Although Pew finds that approximately 25 percent of Millennials are not affiliated with a particular religious faith, Christian or otherwise, there are generational similarities related to religious belief and involvement with themselves and Generation X at similar points in their life cycle. For example, 41 percent of Millennials say that they pray daily; this compares to 43 percent of X’ers in the late 1990s. Fifty-eight percent of Millennials have no doubt that God exists; this compares favorably to X’ers (54 percent) in the late 1990s. And finally, 27 percent of Millennials say that the Bible is the literal word of God; this compares to 28 percent of X’ers in the late 1990s. So, even though Millennials tend be more adverse to institutional religion and traditional religious practices, this difference is not any more drastic than their generational predecessors at approximately the same age.

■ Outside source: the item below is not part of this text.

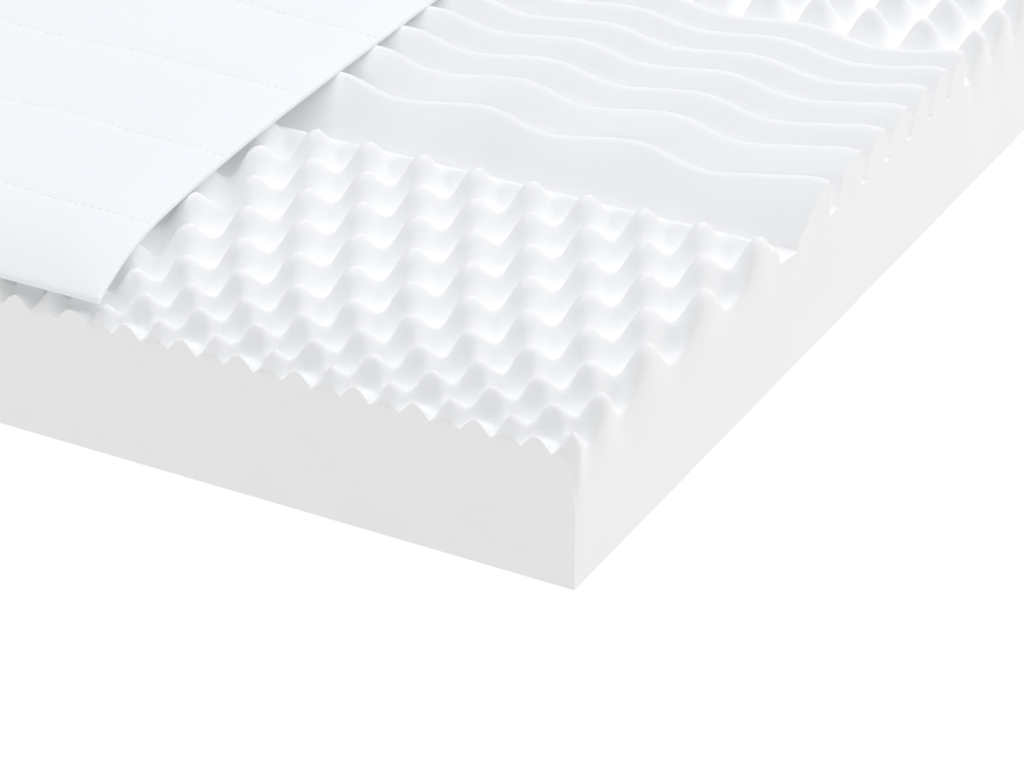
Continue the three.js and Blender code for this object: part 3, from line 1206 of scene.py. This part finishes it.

How does this translate into civic awareness and, more importantly, civic engagement? Is there a link between religious belief and activity and civic awareness and engagement?
According to Pew, most Americans who display a strong affinity toward religion, and especially practicing their religious faith, are also predisposed toward engaging in some type of cultural, political and social activities, from voting to joining a political or policy-oriented organization.
The Pew Report contends that “The relationship between religion and politics is particularly strong with respect to political ideology . . .” In other words, those who self-identify as strongly religious also have strong beliefs ideologically, especially on hot-button social issues such as gay marriage and abortion. On other issues, though, such as size and scope of government or foreign policy, Pew notes that the differences between religion and ideology are not as strong.
Millennials, though, are an interesting case. On the one hand, they tend to be the least civically aware, engaged and religiously unaffiliated generation, yet they still tend to hold to strong ideological views on a range of issues, including abortion, the size and scope of government and the use of government to protect individual morality. For example, compared with the oldest population (65 plus), Millennials are more liberal in their position on abortion (52 percent to 37 percent), size and scope of government (67 percent to 31 percent) and in arguing that government should do more to protect individual morality (45 percent to 39 percent).
Reason, a Libertarian think tank that markets itself as promoting “free minds and free markets,” recently conducted a nationwide poll on the political attitudes and beliefs of Millennials. It found what they called “eye-opening insights.” Reason contends that the Millennials are an untapped political resource, one that can, if properly motivated, shift the current U.S. electoral landscape.
Reason’s polling data affirms what we already know about Millennials: They are “socially liberal and economically moderate” with two times more self-identifying as liberals and Democrats than conservatives and Republicans. Reason’s data supports Pew data that Millennials strongly support a larger government, particularly in social areas, while at the same time they trend more conservative or even libertarian on economic issues.
What is enticing about the Reason survey data compared with the Pew data is that Reason found Millennials trending in three directions: 1) Anti-egalitarian; 2) strong worth ethic; and 3) entrepreneurial. However, even as Millennials argue that government should do more to protect individual morality, they are more distrustful of federal government. Thus, the kind of political candidate a Millennial would vote for is “fiscally conservative (and) socially liberal.”
We can summarize this and other data this way: Millennials, including Christian Millennials, lean Libertarian, identify as Independent and largely vote Democrat. If you were a Republican strategist looking at upcoming elections, the research might suggest three strategies:
First, do not cave on key ideological principles, especially promoting individual liberty. Millennials, whether religious or not, highly value public policies that embrace freedom, such as decriminalization of drugs and gay marriage.
Second, Millennials are ready for political and spiritual revival. This is evident, it seems, considering their institutionally religious non-affiliation and political heterogeneity. The type of political candidate they will gravitate toward is one who is willing to buck the national and global trends and be willing to think innovatively and creatively.
Third, Millennials are an energetic dynamo. They are ready to act and serve. They crave working to address and solve problems. They don’t take no for an answer. They are not interested in debating endlessly; they find it tedious and non-productive. So put them to work.
If these strategies are combined with a high-tech savvy unparalleled over the last 50 years, Millennials will have significant impact on the political and policy world.
Stephen M. King, Ph.D., an adjunct scholar of the Indiana Policy Review Foundation, holds the R. Philip Loy Endowed Chair of Political Science at Taylor University.